_INSTRUCTIONS FOR THE TASK:_
Wherever the word "from" appears in a line, copy that line.

--- START EXCERPTED RECORDS ---

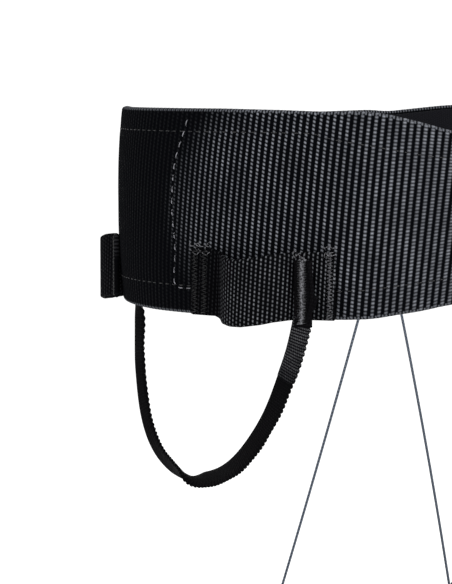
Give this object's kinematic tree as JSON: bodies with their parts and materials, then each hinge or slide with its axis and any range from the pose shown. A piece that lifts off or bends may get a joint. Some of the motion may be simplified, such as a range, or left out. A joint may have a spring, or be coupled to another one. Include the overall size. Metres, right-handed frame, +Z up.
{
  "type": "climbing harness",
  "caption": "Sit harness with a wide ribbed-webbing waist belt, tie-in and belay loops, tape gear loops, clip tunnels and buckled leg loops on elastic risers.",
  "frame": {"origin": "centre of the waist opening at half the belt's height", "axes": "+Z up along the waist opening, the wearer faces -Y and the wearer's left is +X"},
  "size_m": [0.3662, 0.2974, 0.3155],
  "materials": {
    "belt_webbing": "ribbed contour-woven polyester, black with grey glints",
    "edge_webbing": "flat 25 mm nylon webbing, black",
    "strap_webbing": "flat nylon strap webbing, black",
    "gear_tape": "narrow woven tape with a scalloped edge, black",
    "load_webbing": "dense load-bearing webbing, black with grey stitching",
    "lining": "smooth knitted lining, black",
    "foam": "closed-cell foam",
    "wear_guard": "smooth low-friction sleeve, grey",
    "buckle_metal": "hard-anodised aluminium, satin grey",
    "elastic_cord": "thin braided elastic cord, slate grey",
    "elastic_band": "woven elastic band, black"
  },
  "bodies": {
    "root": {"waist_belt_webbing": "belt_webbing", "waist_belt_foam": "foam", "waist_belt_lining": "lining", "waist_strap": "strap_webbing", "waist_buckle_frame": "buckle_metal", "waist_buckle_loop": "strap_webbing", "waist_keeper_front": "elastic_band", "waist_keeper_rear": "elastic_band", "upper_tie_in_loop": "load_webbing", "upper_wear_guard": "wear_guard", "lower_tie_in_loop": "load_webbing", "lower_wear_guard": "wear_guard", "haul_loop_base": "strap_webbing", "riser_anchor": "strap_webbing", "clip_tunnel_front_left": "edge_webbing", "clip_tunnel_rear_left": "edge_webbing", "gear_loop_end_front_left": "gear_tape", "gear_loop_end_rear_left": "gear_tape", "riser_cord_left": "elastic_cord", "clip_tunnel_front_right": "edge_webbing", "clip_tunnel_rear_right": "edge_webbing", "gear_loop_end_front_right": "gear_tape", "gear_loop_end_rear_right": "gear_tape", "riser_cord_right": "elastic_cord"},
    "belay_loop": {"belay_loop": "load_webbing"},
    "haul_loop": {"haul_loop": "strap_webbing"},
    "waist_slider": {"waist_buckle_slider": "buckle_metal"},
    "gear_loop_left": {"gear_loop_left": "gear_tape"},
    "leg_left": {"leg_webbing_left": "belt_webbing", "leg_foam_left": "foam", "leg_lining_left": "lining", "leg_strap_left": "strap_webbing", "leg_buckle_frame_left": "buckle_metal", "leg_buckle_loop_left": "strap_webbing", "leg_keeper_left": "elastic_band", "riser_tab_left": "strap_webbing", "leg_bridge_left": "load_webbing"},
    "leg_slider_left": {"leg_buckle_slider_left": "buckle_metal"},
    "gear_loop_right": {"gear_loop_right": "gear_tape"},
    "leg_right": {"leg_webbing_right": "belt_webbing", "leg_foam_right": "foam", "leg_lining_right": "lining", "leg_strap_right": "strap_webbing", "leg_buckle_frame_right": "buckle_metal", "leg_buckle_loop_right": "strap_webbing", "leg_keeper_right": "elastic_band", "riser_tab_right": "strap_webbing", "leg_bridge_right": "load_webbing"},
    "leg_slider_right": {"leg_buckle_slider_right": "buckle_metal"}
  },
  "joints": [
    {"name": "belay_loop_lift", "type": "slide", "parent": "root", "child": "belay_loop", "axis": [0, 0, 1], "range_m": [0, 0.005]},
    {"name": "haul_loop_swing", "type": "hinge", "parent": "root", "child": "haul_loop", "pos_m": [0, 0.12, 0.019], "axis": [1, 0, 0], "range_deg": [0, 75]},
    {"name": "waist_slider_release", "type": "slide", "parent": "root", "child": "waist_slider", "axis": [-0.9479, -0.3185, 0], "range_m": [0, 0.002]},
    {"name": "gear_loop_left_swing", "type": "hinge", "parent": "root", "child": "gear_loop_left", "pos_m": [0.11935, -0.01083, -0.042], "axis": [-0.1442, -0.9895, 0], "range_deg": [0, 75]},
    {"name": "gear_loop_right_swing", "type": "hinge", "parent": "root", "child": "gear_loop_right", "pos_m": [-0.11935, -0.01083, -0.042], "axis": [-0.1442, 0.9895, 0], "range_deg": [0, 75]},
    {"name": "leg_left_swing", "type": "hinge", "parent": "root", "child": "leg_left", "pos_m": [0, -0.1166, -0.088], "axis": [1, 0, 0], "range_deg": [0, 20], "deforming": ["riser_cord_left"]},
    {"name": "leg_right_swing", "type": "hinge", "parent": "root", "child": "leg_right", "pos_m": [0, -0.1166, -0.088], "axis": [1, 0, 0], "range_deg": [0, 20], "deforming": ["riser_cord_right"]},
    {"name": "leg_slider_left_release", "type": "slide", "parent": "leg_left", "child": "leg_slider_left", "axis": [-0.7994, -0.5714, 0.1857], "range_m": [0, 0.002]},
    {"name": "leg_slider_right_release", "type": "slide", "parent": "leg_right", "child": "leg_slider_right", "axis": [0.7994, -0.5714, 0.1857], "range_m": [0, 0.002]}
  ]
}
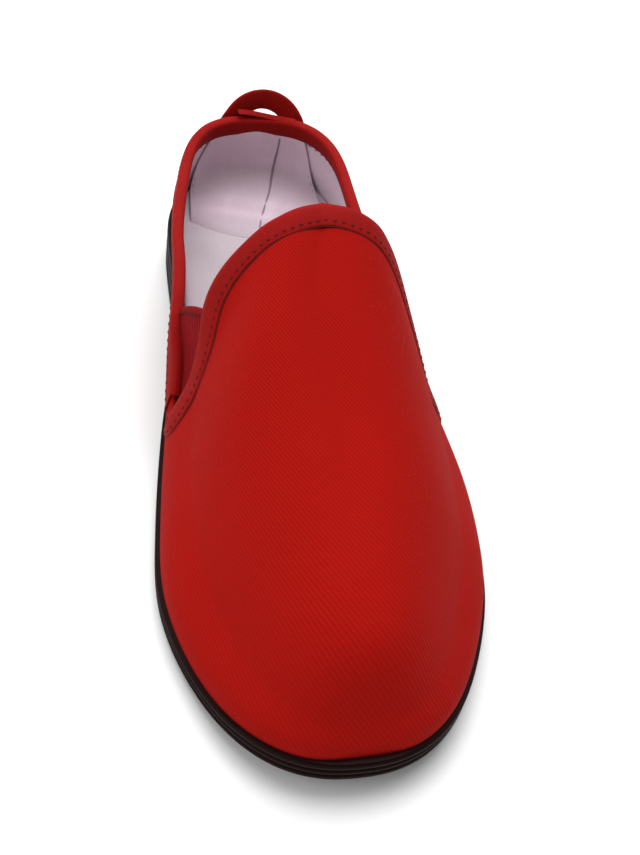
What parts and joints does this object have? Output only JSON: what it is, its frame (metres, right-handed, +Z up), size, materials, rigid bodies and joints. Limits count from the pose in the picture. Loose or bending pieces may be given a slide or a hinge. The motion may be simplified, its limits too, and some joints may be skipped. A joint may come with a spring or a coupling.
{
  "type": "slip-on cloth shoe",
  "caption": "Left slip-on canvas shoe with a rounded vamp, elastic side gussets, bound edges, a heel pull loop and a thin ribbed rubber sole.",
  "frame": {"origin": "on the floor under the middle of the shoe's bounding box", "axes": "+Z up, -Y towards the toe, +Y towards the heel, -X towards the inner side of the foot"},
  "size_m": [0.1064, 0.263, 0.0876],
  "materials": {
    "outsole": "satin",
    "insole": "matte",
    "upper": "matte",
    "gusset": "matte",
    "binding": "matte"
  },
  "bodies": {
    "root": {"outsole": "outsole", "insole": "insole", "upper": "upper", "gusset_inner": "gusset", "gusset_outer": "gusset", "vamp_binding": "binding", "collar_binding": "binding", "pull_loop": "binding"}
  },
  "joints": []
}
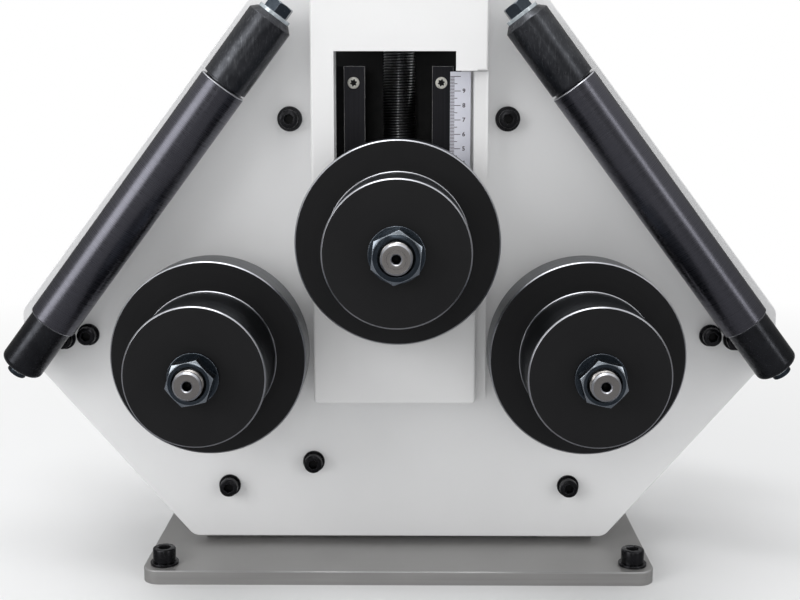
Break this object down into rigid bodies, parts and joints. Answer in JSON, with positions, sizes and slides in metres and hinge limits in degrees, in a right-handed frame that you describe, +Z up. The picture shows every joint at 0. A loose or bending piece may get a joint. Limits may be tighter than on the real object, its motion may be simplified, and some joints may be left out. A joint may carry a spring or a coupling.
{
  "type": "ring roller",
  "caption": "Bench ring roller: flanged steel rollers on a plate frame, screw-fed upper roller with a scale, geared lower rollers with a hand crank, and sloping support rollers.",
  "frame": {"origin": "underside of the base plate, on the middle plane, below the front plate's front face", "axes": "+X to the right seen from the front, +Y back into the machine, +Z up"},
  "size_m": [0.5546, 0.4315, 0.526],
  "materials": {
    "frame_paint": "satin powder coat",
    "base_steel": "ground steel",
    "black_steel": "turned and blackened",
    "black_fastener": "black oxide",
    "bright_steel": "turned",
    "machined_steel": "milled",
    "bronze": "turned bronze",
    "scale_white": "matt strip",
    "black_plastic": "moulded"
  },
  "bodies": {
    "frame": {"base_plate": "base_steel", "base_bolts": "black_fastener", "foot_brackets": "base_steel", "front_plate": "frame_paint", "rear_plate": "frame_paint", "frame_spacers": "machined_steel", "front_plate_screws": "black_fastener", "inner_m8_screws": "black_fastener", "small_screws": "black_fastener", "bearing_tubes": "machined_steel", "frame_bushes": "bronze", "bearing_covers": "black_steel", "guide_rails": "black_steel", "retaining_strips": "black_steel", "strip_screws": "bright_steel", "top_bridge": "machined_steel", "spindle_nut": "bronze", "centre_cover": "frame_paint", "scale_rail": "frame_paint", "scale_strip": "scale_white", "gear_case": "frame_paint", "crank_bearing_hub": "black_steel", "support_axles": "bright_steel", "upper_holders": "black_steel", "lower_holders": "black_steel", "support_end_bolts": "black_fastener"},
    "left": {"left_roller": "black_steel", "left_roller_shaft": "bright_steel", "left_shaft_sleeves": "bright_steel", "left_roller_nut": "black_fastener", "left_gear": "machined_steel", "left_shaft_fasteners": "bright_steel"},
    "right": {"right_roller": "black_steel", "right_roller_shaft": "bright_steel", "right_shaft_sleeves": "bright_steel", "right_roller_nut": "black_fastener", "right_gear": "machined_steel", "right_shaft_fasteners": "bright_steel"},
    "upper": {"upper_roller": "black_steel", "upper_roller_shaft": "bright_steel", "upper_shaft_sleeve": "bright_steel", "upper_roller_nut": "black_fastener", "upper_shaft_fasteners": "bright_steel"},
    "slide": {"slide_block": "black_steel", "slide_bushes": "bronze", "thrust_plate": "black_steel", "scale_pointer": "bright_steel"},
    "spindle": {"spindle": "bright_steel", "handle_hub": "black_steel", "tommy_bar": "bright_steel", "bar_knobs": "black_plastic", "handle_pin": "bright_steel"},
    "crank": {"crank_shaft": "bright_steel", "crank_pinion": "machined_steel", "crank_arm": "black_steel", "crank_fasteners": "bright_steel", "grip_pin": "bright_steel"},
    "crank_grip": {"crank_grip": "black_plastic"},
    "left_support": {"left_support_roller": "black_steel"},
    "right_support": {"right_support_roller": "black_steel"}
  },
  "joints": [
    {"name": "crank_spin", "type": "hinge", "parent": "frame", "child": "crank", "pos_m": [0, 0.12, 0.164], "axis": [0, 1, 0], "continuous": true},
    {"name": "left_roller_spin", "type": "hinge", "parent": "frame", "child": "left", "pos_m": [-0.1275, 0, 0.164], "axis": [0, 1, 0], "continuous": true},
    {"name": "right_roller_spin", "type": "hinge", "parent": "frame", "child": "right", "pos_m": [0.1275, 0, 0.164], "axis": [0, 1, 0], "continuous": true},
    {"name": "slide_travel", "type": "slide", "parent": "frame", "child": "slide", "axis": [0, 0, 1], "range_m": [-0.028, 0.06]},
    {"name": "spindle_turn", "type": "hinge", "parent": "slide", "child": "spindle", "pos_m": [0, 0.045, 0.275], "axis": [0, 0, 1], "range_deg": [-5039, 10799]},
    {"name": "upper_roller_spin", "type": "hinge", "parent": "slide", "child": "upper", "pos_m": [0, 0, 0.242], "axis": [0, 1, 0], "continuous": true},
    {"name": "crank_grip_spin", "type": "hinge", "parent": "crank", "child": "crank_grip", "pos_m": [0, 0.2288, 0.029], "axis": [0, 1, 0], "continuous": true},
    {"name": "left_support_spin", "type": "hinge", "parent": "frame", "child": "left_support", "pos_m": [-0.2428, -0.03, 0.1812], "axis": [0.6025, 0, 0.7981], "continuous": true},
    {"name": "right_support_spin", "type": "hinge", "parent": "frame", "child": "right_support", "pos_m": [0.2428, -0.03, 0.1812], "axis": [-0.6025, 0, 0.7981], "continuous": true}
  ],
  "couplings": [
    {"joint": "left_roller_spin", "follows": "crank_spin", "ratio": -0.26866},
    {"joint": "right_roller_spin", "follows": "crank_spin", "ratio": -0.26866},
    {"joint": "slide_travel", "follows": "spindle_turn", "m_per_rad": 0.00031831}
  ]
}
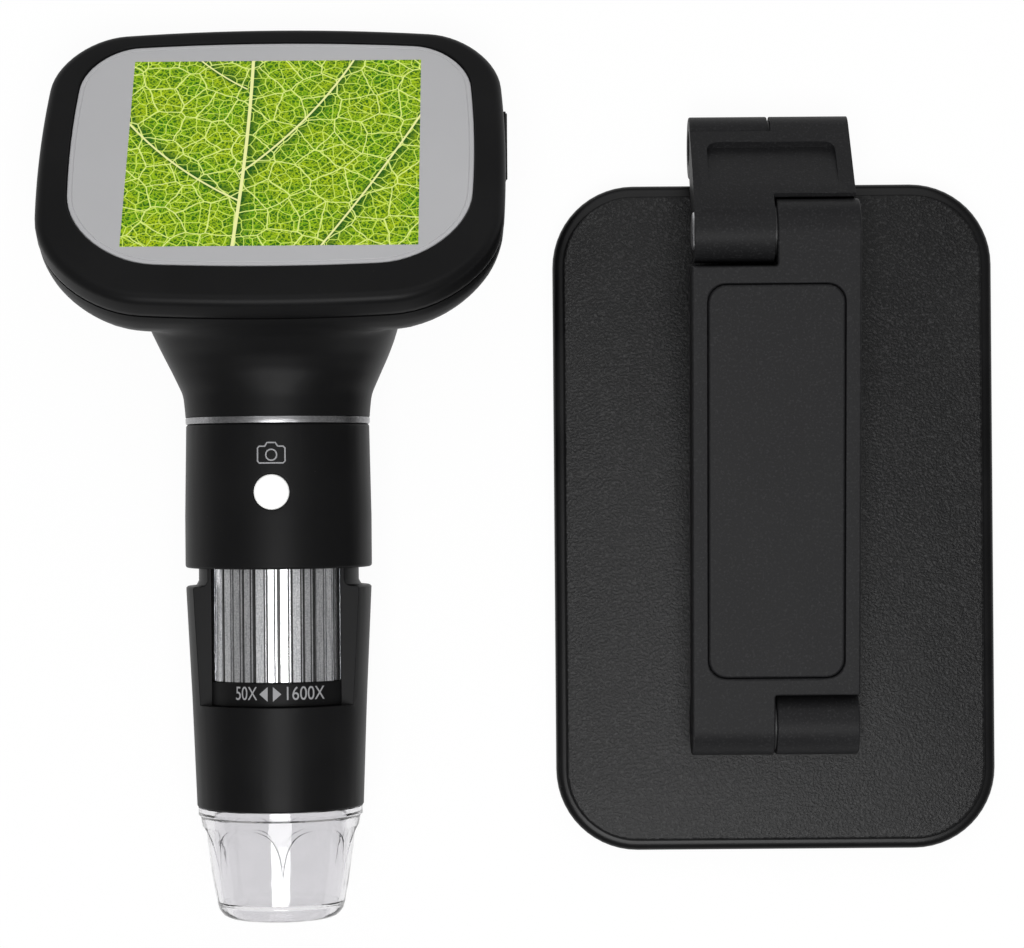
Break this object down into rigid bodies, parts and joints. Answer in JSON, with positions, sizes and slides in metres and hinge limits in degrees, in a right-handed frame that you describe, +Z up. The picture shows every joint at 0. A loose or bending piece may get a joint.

--- END EXCERPTED RECORDS ---

_ANSWER TO THIS EXERCISE:_
Give this object's kinematic tree as JSON: bodies with their parts and materials, then each hinge or slide with its axis and any range from the pose shown. A piece that lifts off or bends may get a joint. Some of the motion may be simplified, such as a range, or left out. A joint may have a spring, or be coupled to another one. Include the overall size. Metres, right-handed frame, +Z up.
What parts and joints does this object have? Output only JSON: what it is, its frame (metres, right-handed, +Z up), size, materials, rigid bodies and joints. Limits count from the pose in the picture. Loose or bending pieces may be given a slide or a hinge. The motion may be simplified, its limits too, and some joints may be skipped. A joint may come with a spring or a coupling.
  "frame": {"origin": "underside of the base plate, on the middle plane, below the front plate's front face", "axes": "+X to the right seen from the front, +Y back into the machine, +Z up"},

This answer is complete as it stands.